If a vendor is pitching this, ask them to co-fund or staff the tests. If they won’t, that’s signal.
The nearshore angle: rent testing horsepower, not heroics
This kind of evaluation is perfect for a nearshore pod: repetitive, disciplined, time-boxed, and measurable. With 6–8 hours of overlap from Brazil to the US and a 20–30% cost advantage over US contractors, you can spin up a small squad to:
- Build the compatibility matrix and test harnesses.
- Standing up HA, backup, and observability stacks in parallel.
- Run dual-write comparisons and correctness diffs across real traffic replays.

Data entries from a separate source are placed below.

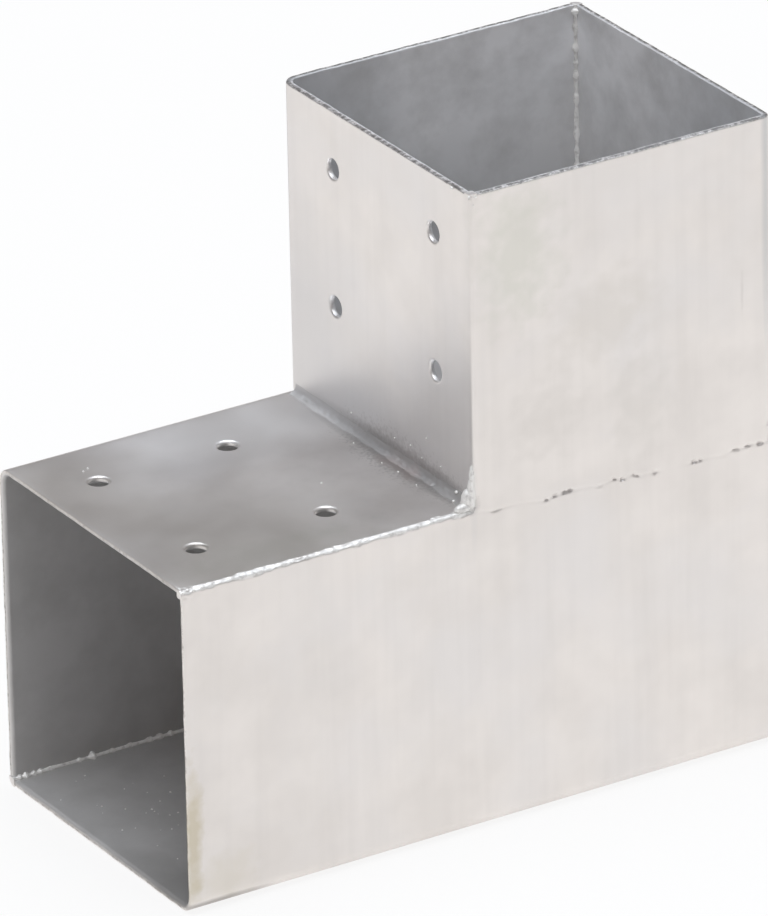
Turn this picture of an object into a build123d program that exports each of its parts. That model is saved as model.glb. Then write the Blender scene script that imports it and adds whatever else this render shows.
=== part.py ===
from build123d import *

import os
from math import sin

# L-shaped post bracket of galvanised sheet steel: a square beam sleeve lies along X, and a square
# post sleeve stands on its outer end. Each sleeve is welded from two bent angle plates.
# +X points to the end with the post sleeve, -Y is the front, +Z is up, and the origin is the
# middle of the underside. All sizes are in millimetres.

# Timber and sheet
post_size = 90.0  # square timber that each sleeve takes
post_play = 1.0  # room left across the timber inside a sleeve
sheet = 2.0  # thickness of the bent plates
bend_inside = 2.0  # inside radius of the bent corners

# Legs of the L
beam_leg = 90.0  # beam sleeve in front of the post sleeve
post_leg = 90.0  # post sleeve above the beam sleeve

# Screw holes, four on the top of the beam sleeve and four on the left of the post sleeve
hole_diameter = 6.5
hole_rim = 0.4  # width of the rim that punching and zinc have rounded off
hole_pitch_along = 40.0  # between rows, along a sleeve
hole_pitch_across = 50.0  # between columns, across a sleeve
hole_end_distance = 17.0  # open end of a sleeve to its first row
beam_hole_shift = 1.5  # the beam sleeve's holes sit this much nearer the front
post_hole_shift = 4.0  # the post sleeve's holes sit this much nearer the front

# Welds along the corners of the sleeves
root_gap = 0.6  # welded plates stop this short of each other's inside faces
corner_round = 1.2  # rounding of the ground outside edge
root_low = 0.8  # height of the root bead between its drops
root_small = 1.0  # height of its smallest drop
root_large = 1.5  # height of its largest drop
root_pitch = 6.0  # length of one drop
root_swing = 2.4  # phase step that makes neighbouring drops differ

# Welds between the sleeves
joint_bevel = 1.4  # bevel on the lower edge of the post sleeve, front and right
joint_fillet = 2.6  # leg of the fillet in the inner corner of the L
fillet_throat = 0.36  # middle of its hollow face from either wall, as a share of its leg
joint_lump = 2.8  # radius of the lump at the front end of that fillet
flare_root = 0.3  # where the back weld starts on the bend, as a share of its radius
flare_depth = 0.75  # how far it reaches down the bend, as a share of its radius

# Sizes and places that follow
inner = post_size + post_play
outer = inner + 2 * sheet
bend_outside = bend_inside + sheet
weld_leg = sheet + root_gap
length = beam_leg + outer
height = outer + post_leg
x_left, x_right = -length / 2, length / 2
x_step = x_left + beam_leg  # left face of the post sleeve
y_front, y_back = -outer / 2, outer / 2
z_seat = outer  # top of the beam sleeve, which carries the post sleeve
z_top = height
hole_radius = hole_diameter / 2
hole_row_middle = hole_end_distance + hole_pitch_along / 2

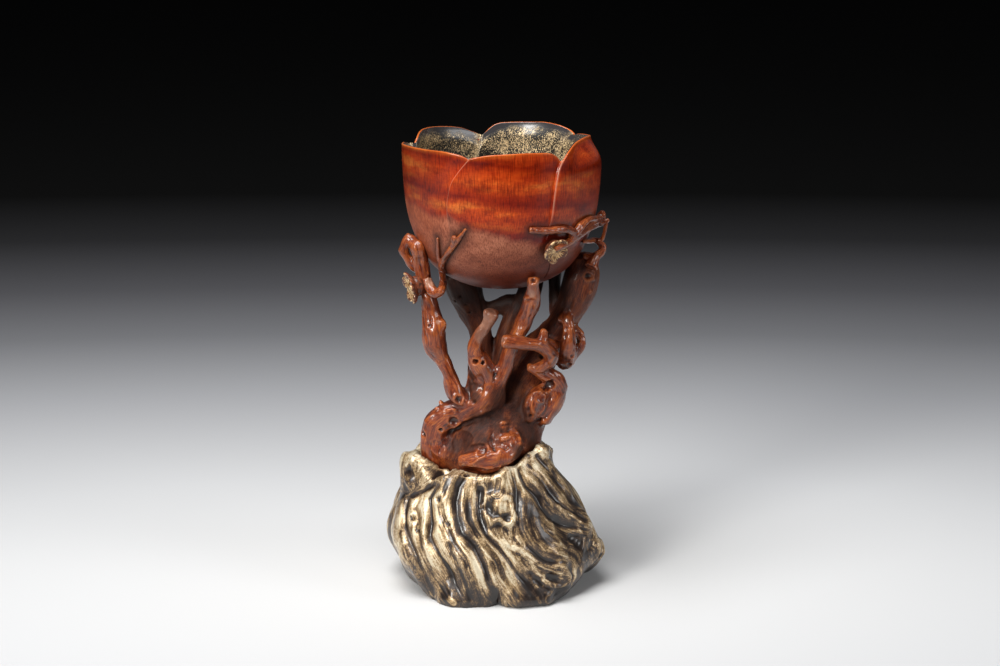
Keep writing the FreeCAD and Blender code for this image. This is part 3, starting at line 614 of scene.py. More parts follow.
# Raised ridges and cut creases of the front: the line, its width and its height or depth.
RIDGES = (
    (((441, 434), (447, 429), (456, 425), (467, 419), (482, 412), (499, 405)), 0.9, 0.9),
    (((444, 438), (452, 431), (462, 426), (476, 419), (492, 412), (501, 407)), 1.1, -1.3),
    (
        ((468, 449), (472, 444), (480, 442), (487, 444), (489, 449), (485, 456), (476, 462), (466, 466)),
        0.7, 0.9,
    ),
    (((466, 466), (474, 466), (486, 468), (498, 467), (508, 462)), 0.8, 0.7),
    (((512, 427), (518, 434), (520, 443), (515, 452), (508, 460)), 0.9, 1),
    (((516, 426), (523, 435), (524, 446), (518, 456)), 0.8, -0.8),
    (((493, 428), (491, 438), (494, 449), (500, 457)), 0.7, -0.9),
    (((500, 430), (503, 432), (508, 431), (511, 427)), 0.6, -0.7),
    (((503, 421), (504, 425)), 2, 1.3), (((505, 436), (506, 441)), 2.2, 1.4),
    (((498, 446), (505, 449), (511, 446)), 0.6, -0.6),
    (((510, 380), (507, 395), (503, 410), (497, 424)), 1.2, -0.5),
    (((524, 378), (527, 395), (526, 412), (520, 424)), 1.4, -0.5),
    (
        ((531, 396), (535, 392), (541, 392), (545, 396), (544, 402), (539, 403), (535, 400), (538, 397)),
        0.6, 0.7,
    ),
    (((529, 399), (528, 408), (530, 417), (537, 421), (546, 418), (551, 408)), 0.8, -1.2),
    (((533, 404), (533, 411), (538, 415), (543, 411), (545, 404)), 0.7, 0.6),
    (((496, 371), (495, 377), (494, 384)), 0.8, -1), (((480, 372), (482, 386), (481, 398)), 0.8, -0.5),
    (((470, 372), (468, 386), (470, 400), (478, 408)), 1, -0.5),
    (((421, 298), (423, 314), (424, 330), (428, 344)), 0.7, -0.7),
    (((428, 303), (431, 316), (433, 330)), 0.6, -0.5), (((418, 306), (420, 322), (421, 336)), 0.5, 0.5),
    (((424, 246), (427, 262), (428, 276)), 0.6, 0.5), (((418, 244), (420, 262), (424, 280)), 0.6, -0.6),
    (((521, 301), (527, 298), (533, 296), (539, 299)), 0.7, 0.8),
    (((521, 304), (527, 301), (533, 300), (539, 303)), 0.6, -0.6),
    (((533, 302), (532, 312), (528, 325)), 0.7, -0.5), (((510, 352), (506, 366), (500, 378)), 0.8, -0.5),
    (((528, 303), (524, 318), (519, 332)), 0.6, -0.4),
    (((583, 270), (589, 268), (594, 272), (593, 279), (587, 281), (583, 277)), 0.7, 0.8),
    (((578, 290), (570, 306), (562, 322)), 0.9, -0.5), (((588, 290), (580, 305), (572, 318)), 0.9, 0.4),
    (((566, 300), (558, 316), (553, 332)), 0.9, -0.4), (((567, 322), (566, 334), (564, 346)), 0.7, -0.7),
    (((573, 328), (574, 340), (573, 352)), 0.7, -0.9), (((548, 350), (553, 357), (549, 365)), 0.7, 0.5),
    (((536, 371), (548, 377), (560, 384)), 0.7, -0.5), (((428, 436), (430, 450), (435, 464)), 1.2, -0.5),
    (((425, 425), (432, 416), (442, 411)), 0.8, 0.5), (((446, 412), (452, 409), (457, 412)), 0.7, 0.7),
    (((434, 360), (443, 375), (451, 388)), 0.7, 0.4), (((540, 415), (546, 424), (552, 428)), 0.9, 0.6),
)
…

- Automate game days: power cuts, kill -9 loops, and PITR drills on schedule.
The output you want is boring: green dashboards, clean diffs, and runbooks that a sleepy on-caller can follow at 2 a.m.
Bottom line
Rust is not the point. Data correctness and operational drudgery are. A Postgres rewrite that nails both will earn its place over time. Until then, treat “100% of regression tests” as the invite to evaluate—not the permission to migrate. Run a structured program, stage your risks, and insist on boring outcomes before you move anything with a customer’s name on it.
Key Takeaways
- Passing the Postgres regression suite is necessary but nowhere near sufficient for production readiness.
- Inventory extensions, CDC, FDWs, auth, and tooling; any red cell in your matrix is a stop sign.
- Operational maturity (HA, PITR, upgrades, observability, vacuum hygiene) is 80% of the real work.
- Define performance gates on p50/p99 under realistic load and chaos, not happy-path microbenchmarks.
- Jepsen-style crash, WAL, and replication tests are where correctness bugs show up—run them.
- Adopt via low-blast-radius pilots, dual-writing, and time-boxed rollout gates; keep a documented exit plan.
- Say “not yet” for extension-heavy, multi-region, CDC-centric, or regulated workloads.
- Expect 2–3 engineer-months to evaluate seriously; consider a nearshore pod to contain cost and schedule.